Every photographer who’s made a career out of pressing shutter buttons in front of beautiful women owes a great debt to Harri Peccinotti. He was the first person to consistently capture the sexuality of everyday activities on camera: subversively pleasing sights like girls carefully sucking on popsicles, close-ups of butts on bike seats, and California beach bunnies unknowingly shot with telephoto lenses.

Harry Peccanotti at work


Biography


Harry Peccanotti (also known as Harri Peccinotti) is a photographer, known for his erotic work.He was born in London in 1935. At 14, he dropped out of school to design album covers for the jazz label Esquire Records. In the 50s, he began working as an advertising photographer and eventually served as art director for glossy behemoths like Rolling Stone, Vogue, and Vanity Fair UK. But he will forever be remembered as the main brain behind Nova, a British magazine first published in 1965 that set new standards for both graphic and journalistic content by integrating ideas borrowed from the psychedelic subculture and underground press of the day.

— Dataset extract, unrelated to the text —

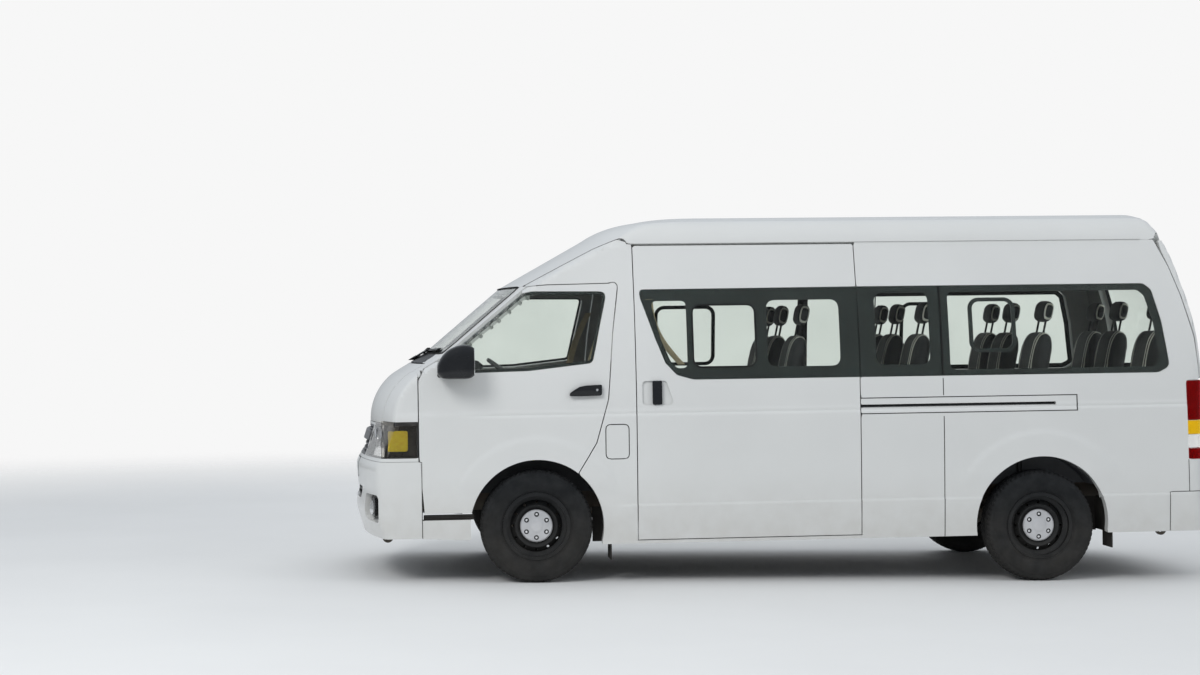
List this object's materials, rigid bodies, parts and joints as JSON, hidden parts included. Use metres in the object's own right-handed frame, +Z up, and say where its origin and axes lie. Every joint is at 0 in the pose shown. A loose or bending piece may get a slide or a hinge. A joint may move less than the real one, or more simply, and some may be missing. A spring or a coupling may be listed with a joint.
{
  "type": "minibus",
  "caption": "High-roof long-wheelbase minibus with sliding side door, top-hinged tailgate, hinged front doors and steered front wheels.",
  "frame": {"origin": "on the floor under the middle of the length and width", "axes": "+X to the front, +Y to the left side with the sliding door, +Z up"},
  "size_m": [5.3815, 2.27, 2.3162],
  "materials": {
    "paint": "off-white gloss paint",
    "glass": "tinted window glass",
    "black_plastic": "black grained plastic",
    "lamp_lens": "clear lamp lens",
    "grille_plastic": "dark glossy plastic",
    "head_lamp": "clear lamp unit",
    "tail_lamp": "red lamp unit",
    "frame_steel": "black chassis paint",
    "cast": "rough casting",
    "exhaust_steel": "dull steel",
    "wheel_steel": "black wheel paint with a silver cap",
    "tyre": "black rubber",
    "rubber": "black rubber",
    "trim_plastic": "dark grey cabin plastic",
    "seat_cloth": "dark woven cloth with light stripes",
    "floor_sheet": "dark grey floor sheet"
  },
  "bodies": {
    "root": {"roof_panel": "paint", "body_side_left": "paint", "body_side_right": "paint", "front_panel": "paint", "front_bumper": "paint", "rear_bumper": "paint", "sliding_door": "paint", "quarter_glass_left": "glass", "side_glass_right": "glass", "windscreen": "glass", "sliding_door_glass": "glass", "cowl": "black_plastic", "grille": "grille_plastic", "headlamp_lenses": "lamp_lens", "window_frames": "black_plastic", "front_wipers": "black_plastic", "headlamps": "head_lamp", "tail_lamps": "tail_lamp", "chassis_frame": "frame_steel", "leaf_springs": "frame_steel", "front_suspension": "frame_steel", "rear_axle": "frame_steel", "engine_block": "cast", "exhaust": "exhaust_steel", "propeller_shaft": "exhaust_steel", "fuel_tank": "black_plastic", "spare_wheel": "tyre", "mud_flaps": "rubber", "dashboard": "trim_plastic", "front_seats": "seat_cloth", "passenger_seats": "seat_cloth", "floor_pan": "floor_sheet"},
    "door_left": {"front_door_left": "paint", "front_door_glass_left": "glass", "mirror_left": "black_plastic"},
    "door_right": {"front_door_right": "paint", "front_door_glass_right": "glass", "mirror_right": "black_plastic"},
    "tailgate": {"tailgate": "paint", "tailgate_glass": "glass", "rear_wiper": "black_plastic"},
    "bonnet": {"bonnet": "paint"},
    "fuel_flap": {"fuel_flap": "paint"},
    "knuckle_left": {"knuckle_left": "cast"},
    "knuckle_right": {"knuckle_right": "cast"},
    "steering_wheel": {"steering_wheel": "trim_plastic"},
    "wheel_front_left": {"wheel_front_left": "wheel_steel", "tyre_front_left": "tyre"},
    "wheel_front_right": {"wheel_front_right": "wheel_steel", "tyre_front_right": "tyre"},
    "wheel_rear_left": {"wheel_rear_left": "wheel_steel", "tyre_rear_left": "tyre"},
    "wheel_rear_right": {"wheel_rear_right": "wheel_steel", "tyre_rear_right": "tyre"}
  },
  "joints": [
    {"name": "door_left_hinge", "type": "hinge", "parent": "root", "child": "door_left", "pos_m": [2.30022, 0.942, 0.88521], "axis": [-0.0209, 0, -0.9998], "range_deg": [0, 68]},
    {"name": "door_right_hinge", "type": "hinge", "parent": "root", "child": "door_right", "pos_m": [2.30022, -0.942, 0.88521], "axis": [0.0209, 0, 0.9998], "range_deg": [0, 68]},
    {"name": "tailgate_hinge", "type": "hinge", "parent": "root", "child": "tailgate", "pos_m": [-2.42111, 0, 2.11936], "axis": [0, 1, 0], "range_deg": [0, 84]},
    {"name": "bonnet_hinge", "type": "hinge", "parent": "root", "child": "bonnet", "pos_m": [2.35588, 0, 1.31114], "axis": [0, -1, 0], "range_deg": [0, 50]},
    {"name": "fuel_flap_hinge", "type": "hinge", "parent": "root", "child": "fuel_flap", "pos_m": [1.17677, 0.941, 0.85173], "axis": [-0.0209, 0, -0.9998], "range_deg": [0, 95]},
    {"name": "steer_left", "type": "hinge", "parent": "root", "child": "knuckle_left", "pos_m": [1.59, 0.765, 0.34], "axis": [0, 0, 1], "range_deg": [-34, 34]},
    {"name": "steer_right", "type": "hinge", "parent": "root", "child": "knuckle_right", "pos_m": [1.59, -0.765, 0.34], "axis": [0, 0, 1], "range_deg": [-34, 34]},
    {"name": "steering_wheel_turn", "type": "hinge", "parent": "root", "child": "steering_wheel", "pos_m": [1.67996, -0.43, 1.21327], "axis": [-0.585, 0, 0.8111], "range_deg": [-545, 545]},
    {"name": "wheel_front_left_spin", "type": "hinge", "parent": "knuckle_left", "child": "wheel_front_left", "pos_m": [1.59, 0.825, 0.34], "axis": [0, 1, 0], "continuous": true},
    {"name": "wheel_front_right_spin", "type": "hinge", "parent": "knuckle_right", "child": "wheel_front_right", "pos_m": [1.59, -0.825, 0.34], "axis": [0, 1, 0], "continuous": true},
    {"name": "wheel_rear_left_spin", "type": "hinge", "parent": "root", "child": "wheel_rear_left", "pos_m": [-1.52, 0.825, 0.34], "axis": [0, 1, 0], "continuous": true},
    {"name": "wheel_rear_right_spin", "type": "hinge", "parent": "root", "child": "wheel_rear_right", "pos_m": [-1.52, -0.825, 0.34], "axis": [0, 1, 0], "continuous": true}
  ],
  "couplings": [
    {"joint": "steer_right", "follows": "steer_left", "ratio": 1},
    {"joint": "steering_wheel_turn", "follows": "steer_left", "ratio": 16}
  ]
}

In ’68, after completing an assignment in Vietnam, he photographed the now legendary Pirelli pinup calendar that paired love poems with photographic interpretations of the verses—alluring, tastefully shot women lounging around the Tunisian island of Djerba. Pirelli—and everyone in the world who wasn’t blind—liked it so much they invited him back the following year. This time Harri proceeded to up the raunch factor by featuring the aforementioned California girls in various states of undress.

Harri’s recent endeavors have focused on ethnographic reportage, filmmaking, and publishing books of his work. He also continues to shoot fashion and advertisements and is a photography consultant for the weekly French newsmagazine Le Nouvel Observateur.

His life's work is celebrated in the retrospective book "HP" by Harri Peccinotti.